O filme vai no cerne da polêmica para, pouco a pouco, desmascarar os argumentos – em geral religiosos e/ou hipócritas – dos freehelders. Facilita o fato de ter um conselheiro, ainda que sua atuação seja, em princípio, tímida, do lado das pleiteantes. Papel que cabe a Josh Charles.

Laurel Hester e Stacie Andree na vida real

Essa história, de fato, aconteceu. E recentemente, em 2002 – embora o cabelo de Julianne Moore, à la Farrah Fawcett dos anos 1970, diga o contrário (é fiel, contudo, à realidade da personagem). 

A doença e, sobretudo o aspecto físico da decrepitude diretamente relacionada, no entanto, não é explorada como costumamos ver nas cinebiografias de Hollywood – tão amadas pelos membros da Academia. Depois que Laurel adoece, o tempo em que Julianne Moore aparece em tela é até pouco, se comparada com outros filmes do gênero – inclusive com Para Sempre Alice.

Isso porque Freeheld não é sobre Laurel, mas sobre luta dos direitos civis dos homossexuais; não é um panfleto a favor do casamento gay; é uma convocação no sentido de brigar pelo status de igualdade. Claro, a não ser que você não tenha um coração, é inevitável não se emocionar com o drama pessoal, que serve de pano de fundo para o contexto maior (e não o contrário).

Uma das atrizes mais prolífica em atuação hoje em dia, é lugar comum elogiar a performance de Moore – que está ótima, aliás (ela adota um gestual masculino sutilmente contido). O mesmo vale para Ellen Page, comovente que só como a companheira que vê sua amada partir aos poucos. E não será surpresa se as duas forem indicadas ao próximo Oscar – a segunda vez seguida de Moore (que ainda pode ter a companhia de Eddie Redmayne).

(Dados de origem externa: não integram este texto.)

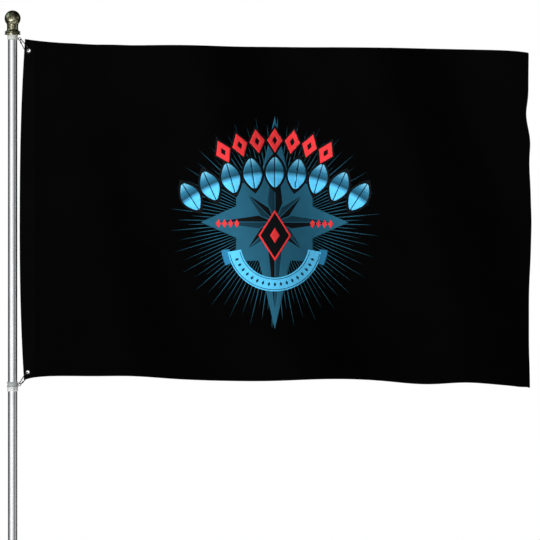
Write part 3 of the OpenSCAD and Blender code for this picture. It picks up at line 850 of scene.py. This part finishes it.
def stitches(name, runs):
    """Threads lying along runs of (points, outward normals); each stitch is a slim lozenge."""
    points, faces = [], []
    for line, outward in runs:
        lengths = np.concatenate([[0], np.cumsum(np.linalg.norm(np.diff(line, axis=0), axis=1))])
        for k in range(int(lengths[-1] / STITCH_PITCH)):
            middle = (k + 0.5) * STITCH_PITCH
            ends = np.array([[np.interp(middle + s * STITCH_L / 2, lengths, line[:, axis]) for axis in range(3)]
                             for s in (-1, 0, 1)])
            up = np.array([np.interp(middle, lengths, outward[:, axis]) for axis in range(3)])
            up /= np.linalg.norm(up)
            run = (ends[2] - ends[0]) / np.linalg.norm(ends[2] - ends[0])
            side = np.cross(run, up)
            first = len(points)
            points += [ends[0], ends[2]]
            points += [ends[1] + STITCH_R * (math.cos(a) * side + math.sin(a) * up)
                       for a in (2 * PI * q / STITCH_SIDES for q in range(STITCH_SIDES))]
            for q in range(STITCH_SIDES):
                a, b = first + 2 + q, first + 2 + (q + 1) % STITCH_SIDES
                faces += [(first, b, a), (first + 1, a, b)]
    return make_piece(name, points, faces, MATERIALS["thread_black"])


def cloth_run(x, z, lift):
    """A line on the cloth, and its outward normals."""
    line, further = on_cloth(x, z, lift), on_cloth(x, z, lift + math.copysign(NORMAL_STEP, lift))
    return line, (further - line) / NORMAL_STEP


def hem_runs(x, z):
    """The same seam on the cloth's front and on the back of the hem."""
    return [cloth_run(x, z, CLOTH_T / 2 + THREAD_LIFT), cloth_run(x, z, BACK_OF_HEM)]


seam_high_x, seam_low_x = (np.linspace(HEM_START_X, end - SEAM_END_GAP, SEAM_POINTS)
                           for end in (FLY_HIGH_X, FLY_LOW_X))
hem_stitches = stitches("hem_stitches", hem_runs(seam_high_x, edge_top(seam_high_x) - HEM_SEAM)
                        + hem_runs(seam_low_x, edge_bottom(seam_low_x) + HEM_SEAM))
across_joint(hem_stitches)

fly_shares = np.linspace(*FLY_SEAM_SHARES, 500)
fly_runs = []
for offset in FLY_SEAMS:
    seam = edge_fly(fly_shares) - offset
    low = edge_bottom(seam)
    fly_runs += hem_runs(seam, low + fly_shares * (edge_top(seam) - low))
fly_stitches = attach(stitches("fly_stitches", fly_runs), "flag_cloth")


def heading_runs():
    """Both sides of the band's straight seams, and of the one beside its fold."""
    runs = []
    z = np.linspace(HOIST_LOW_Z + HEADING_SEAM_GAP, HOIST_HIGH_Z - HEADING_SEAM_GAP, 600)
    for offset in (*HEADING_SEAMS, None):
        x = hoist_line(hoist_share(z)) + HOIST_SEAM if offset is None else np.full_like(z, offset)
        for side in (-1, 1):
            runs.append((heading_skin(side)(x, z), np.tile([0.0, side, 0.0], (len(z), 1))))
    return runs


heading_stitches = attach(stitches("heading_stitches", heading_runs()), "flag_hoist")


# ---- Print: a generic compass star with rays, leaves, lozenges and a plain swag ------------------------------

PRINT_X = 0.708
PRINT_Z = 1.313
PRINT_STEP = 0.004
SKY = srgb(92, 200, 245)
TEAL = srgb(34, 92, 114)
DEEP_TEAL = srgb(18, 54, 68)
INK = srgb(8, 12, 14)
RAY_TEAL = srgb(30, 80, 96)
SWAG_BLUE = srgb(44, 128, 168)
RED = srgb(240, 58, 60)


def spun(points, degrees):
    """Points (right, up) turned clockwise about the middle."""
    c, s = math.cos(math.radians(degrees)), math.sin(math.radians(degrees))
    return [(x * c + z * s, -x * s + z * c) for x, z in points]


def moved(points, right, up):
    return [(x + right, z + up) for x, z in points]


def lens(length, width, count=14):
    """A leaf shape standing on the middle: pointed at both ends."""
    side = [(width / 2 * math.sin(PI * k / count) ** 0.9, length * k / count) for k in range(count + 1)]
    return side + [(-x, z) for x, z in reversed(side[1:-1])]


def lozenge(width, height):
    return [(width / 2, 0), (0, height / 2), (-width / 2, 0), (0, -height / 2)]


def printed(name, shapes, material, depth):
    """Shapes printed through the cloth, each a list of loops round the print's middle, in metres.

    depth is how far their faces stand off the cloth's, which differs between shapes that lie on each other.
    """
    areas = [[moved(loop, PRINT_X, PRINT_Z) for loop in loops] for loops in shapes]
    skin = CLOTH_T / 2 + depth
    points, faces, walls = slab(areas, PRINT_STEP, layer(skin), layer(-skin))
    made = make_piece(name, points, faces, material, walls)
    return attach(made, "flag_cloth")


def star(reaches, waist):
    """A star with points of those lengths, evenly round from the top, and hollows between them."""
    points = []
    for k, reach in enumerate(reaches):
        points += spun([(0, reach)], 360 * k / len(reaches)) + spun([(0, waist)], 360 * (k + 0.5) / len(reaches))
    return points[::-1]


def outline_reach(outline, degrees):
    """How far a closed outline round the middle reaches at an angle, clockwise from the top."""
    turned_back = spun(outline, -degrees)
    for (x0, z0), (x1, z1) in zip(turned_back, turned_back[1:] + turned_back[:1]):
        if (x0 > 0) != (x1 > 0) and z0 + z1 > 0:
            return z0 + (z1 - z0) * x0 / (x0 - x1)
    return 0.0


STAR = star([0.288, 0.150, 0.200, 0.150] * 2, 0.112)
RAYS = 120
RAY_UNDERLAP = 0.004         # how far a ray starts inside the star's outline
RAY_REACH = (0.286, 0.238, 0.266, 0.228)
RAY_W = (0.0028, 0.0021, 0.0025, 0.0021)
ray_shapes = []
for k in range(RAYS):
    reach, width, turn = RAY_REACH[k % 4], RAY_W[k % 4], 360 * (k + 0.5) / RAYS
    start = outline_reach(STAR, turn) - RAY_UNDERLAP
    if reach - start > 0.02:
        belly = start + 0.3 * (reach - start)
        ray = [(-width * 0.3, start), (width * 0.3, start), (width / 2, belly), (0, reach), (-width / 2, belly)]
        ray_shapes.append([spun(ray, turn)])
print_rays = printed("print_rays", ray_shapes, printed_cloth("print_rays", plain(RAY_TEAL)), 0.00022)


def arch(count, radius, middle_up, spread_degrees):
    """Places and turns of marks evenly along an arc whose centre is middle_up above the print's middle."""
    for k in range(count):
        turn = -spread_degrees + 2 * spread_degrees * k / (count - 1)
        angle = math.radians(turn)
        yield radius * math.sin(angle), middle_up + radius * math.cos(angle), turn


def flat_print(name, shapes, colour, depth):
    return printed(name, shapes, printed_cloth(name, plain(colour)), depth)


# A filled star, and a dark compass rose on it with one half of each point lighter
print_star = flat_print("print_star", [[STAR]], TEAL, 0.00028)
ROSE_POINTS = [(0, 0.232, 0.040), (90, 0.152, 0.034), (180, 0.232, 0.040), (270, 0.152, 0.034)]
ROSE_POINTS += [(turn, 0.100, 0.030) for turn in (45, 135, 225, 315)]
ROSE_GAP = 0.0011
rose_dark, rose_light = [], []
for turn, reach, waist in ROSE_POINTS:
    half = [(ROSE_GAP, 0.006), (waist * 0.5, waist * 1.3), (ROSE_GAP, reach)]
    rose_dark.append([spun(half, turn)])
    rose_light.append([spun([(-x, z) for x, z in reversed(half)], turn)])
print_rose_dark = flat_print("print_rose_dark", rose_dark, INK, 0.00040)
print_rose_light = flat_print("print_rose_light", rose_light, DEEP_TEAL, 0.00040)

# An arch of leaves, each two halves with a vein between them, over dark backing shapes
LEAVES = 9
LEAF_L = 0.090
LEAF_W = 0.050
LEAF_ARC_R = 0.423
LEAF_ARC_UP = -0.288
LEAF_SPREAD = 32.5           # degrees each way from the top
LEAF_BANDS = [  # place along a leaf, from its stem; colour
    (0, SKY), (0.40, SKY), (0.54, srgb(24, 74, 94)), (0.72, srgb(44, 116, 146)), (1, srgb(126, 212, 242)),
]
VEIN = 0.0011
BACKING = 1.22
leaf_shapes, backing_shapes = [], []
for right, up, turn in arch(LEAVES, LEAF_ARC_R, LEAF_ARC_UP, LEAF_SPREAD):
    backing = lens(BACKING * LEAF_L, BACKING * LEAF_W)
    backing_shapes.append([moved(spun(moved(backing, 0, -BACKING * LEAF_L / 2), turn), right, up)])
    leaf = lens(LEAF_L, LEAF_W)
    half = [(max(x, VEIN), z) for x, z in leaf[1:len(leaf) // 2]]
    half = [(VEIN, half[0][1] * 0.6)] + half + [(VEIN, LEAF_L - half[0][1] * 0.6)]
    for side in (half, [(-x, z) for x, z in reversed(half)]):
        leaf_shapes.append([moved(spun(moved(side, 0, -LEAF_L / 2), turn), right, up)])


def leaf_colour(tree):
    """Bands across the arch: sky blue at the stems, dark teal at the waist, paler towards the tips."""
    where = add(tree, "TexCoord").outputs["Object"]
    flat = add(tree, "VectorMath", {0: where, 1: (1, 0, 1)}, operation="MULTIPLY").outputs[0]
    away = add(tree, "VectorMath", {0: flat, 1: (PRINT_X, 0, PRINT_Z + LEAF_ARC_UP)}, operation="DISTANCE")
    share = add(tree, "MapRange", {"Value": away.outputs["Value"], "From Min": LEAF_ARC_R - LEAF_L / 2,
                                   "From Max": LEAF_ARC_R + LEAF_L / 2})
    return ramp(tree, share.outputs[0], LEAF_BANDS)


print_leaves = printed("print_leaves", leaf_shapes, printed_cloth("print_leaves", leaf_colour), 0.00064)

# Red: an arch of lozenges, a row of small ones at each side, and an open one in the middle
MIDDLE_UP = -0.036
RED_ARCH = (7, 0.305, -0.083, 27)    # how many, radius, its centre's height, degrees each way
ROW_UP = -0.004
ROW_START = 0.102
ROW_PITCH = 0.0165
red_shapes = []
for right, up, turn in arch(*RED_ARCH):
    outer, inner = lozenge(0.042, 0.066), lozenge(0.013, 0.023)
    backing_shapes.append([moved(spun(lozenge(0.054, 0.086), turn), right, up)])
    red_shapes.append([moved(spun(loop, turn), right, up) for loop in (outer, inner)])
for side in (-1, 1):
    for k in range(4):
        red_shapes.append([moved(lozenge(0.014, 0.023), side * (ROW_START + ROW_PITCH * k), ROW_UP)])
red_shapes.append([moved(lozenge(0.088, 0.138), 0, MIDDLE_UP), moved(lozenge(0.077, 0.121), 0, MIDDLE_UP)])
red_shapes.append([moved(lozenge(0.026, 0.042), 0, MIDDLE_UP)])
backing_shapes.append([moved(lozenge(0.086, 0.135), 0, MIDDLE_UP)])
print_backing = flat_print("print_backing", backing_shapes, INK, 0.00052)
print_red = flat_print("print_red", red_shapes, RED, 0.00072)

# A plain hanging band with turned-back ends, two lines and a row of dots
SWAG_R = 0.110
SWAG_W = 0.037
SWAG_UP = -0.058
SWAG_ANGLE = 80
SWAG_LINE_W = 0.0017
SWAG_LINE_OFF = 0.014
SWAG_DOTS = 8                # on each side of the middle one
SWAG_DOT_TURN = 8.4


def band(radius, width, first, last, up):
    """A strip along a hanging arc, between two angles from straight down."""
    steps = 30
    turns = [math.radians(first + (last - first) * k / steps) for k in range(steps + 1)]
    lower = [((radius + width / 2) * math.sin(a), up - (radius + width / 2) * math.cos(a)) for a in turns]
    upper = [((radius - width / 2) * math.sin(a), up - (radius - width / 2) * math.cos(a)) for a in turns]
    return lower + upper[::-1]


fold_shapes = []
for side in (-1, 1):
    first, last = sorted((side * (SWAG_ANGLE - 14), side * (SWAG_ANGLE + 3)))    # just past the band's end
    fold_shapes.append([band(SWAG_R + 0.024, 0.022, first, last, SWAG_UP)])
print_swag_folds = flat_print("print_swag_folds", fold_shapes, SWAG_BLUE, 0.00052)
print_swag = flat_print("print_swag", [[band(SWAG_R, SWAG_W, -SWAG_ANGLE, SWAG_ANGLE, SWAG_UP)]], SKY, 0.00060)
line_shapes = [[band(SWAG_R + offset, SWAG_LINE_W, 3 - SWAG_ANGLE, SWAG_ANGLE - 3, SWAG_UP)]
               for offset in (-SWAG_LINE_OFF, SWAG_LINE_OFF)]
for k in range(-SWAG_DOTS, SWAG_DOTS + 1):
    dot = moved(lozenge(0.0075, 0.0125), 0, -SWAG_R)
    line_shapes.append([moved(spun(dot, -SWAG_DOT_TURN * k), 0, SWAG_UP)])
print_swag_line = flat_print("print_swag_line", line_shapes, DEEP_TEAL, 0.00072)


# ---- Floor ---------------------------------------------------------------------------------------------------

def make_floor():
    """A pale disc under the object."""
    radius = 2.4
    sides = 96
    points = [(VIEW_X, 0, 0)]
    for ring in (0.5, 1.0):
        points += [(VIEW_X + radius * ring * math.cos(2 * PI * k / sides),
                    radius * ring * math.sin(2 * PI * k / sides), 0) for k in range(sides)]
    faces = []
    for k in range(sides):
        after = (k + 1) % sides
        faces += [(0, 1 + k, 1 + after), (1 + k, 1 + sides + k, 1 + sides + after, 1 + after)]
    made, tree = new_material("floor_pale")
    clouds = noise(tree, 2.2, 4.0)
    grain = noise(tree, 380, 2.0)
    colour = mixed(tree, spread(tree, clouds, 0, 1), grey(0.80), grey(0.86))
    close(tree, grain, 0.0002, {"Base Color": colour, "Roughness": spread(tree, grain, 0.6, 0.8)}, {})
    mesh = bpy.data.meshes.new("floor")
    mesh.from_pydata(points, [], faces)
    dress(mesh, made)
    floor = bpy.data.objects.new("floor", mesh)
    scene.collection.objects.link(floor)


make_floor()

bpy.context.view_layer.update()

Mas não seria justo deixar de destacar, também, os meninos. Além de Josh Charles, o conselheiro “do bem” e, portanto, gostável desde a concepção, o filme traz Steve Carell como um ativista gay judeu simplesmente hilário (na sessão para a imprensa, que o AdoroCinema acompanhou, os jornalistas riram praticamente em todas as vezes que o personagem apareceu – a gente se inclui aí). 

O personagem é inserido na trama não necessariamente como um aliado de Laurel e Stacie. A causa de Steven (“Steven, com ‘n’ no final para ficar bem gay”, como ele mesmo se apresenta) Goldstein é o casamento de pessoas do mesmo sexo, antes de qualquer drama. Ele chega a dizer para o casal que esse era o caso com o qual ele “sonhava”, para levantar sua bandeira.

E, least but not last, como se diz por aqui: Michael Shannon. EmFreeheld, o “general Zod” assume o papel de Dane Wells, o companheiro (dessa vez, de trabalho) de Laurel. Shannon simplesmente acha o tom certo para o personagem: desconfiado, mas emotivo. Uma pena que o ator seja tão pouco lembrado nas temporadas de premiações. Em 2014, ele esteve presente no TIFF com 99 Homes, ao lado de Andrew Garfield, no qual interpreta brilhantemente um agente imobiliário imoral – e que estreia no fim desse mês nos EUA (sem previsão no Brasil ainda). 

De volta a 2002, quando Julia Roberts entregou o Oscar para Denzel Washington, a atriz disse que não era justo o mundo onde ela tinha uma estatueta e ele não (de melhor ator). Pois Russel Crowe tem a sua e Michael Shannon ainda não. Freeheld e 99 Homes são duas chances de a Academia tornar o mundo um pouco mais justo a partir do próximo ano.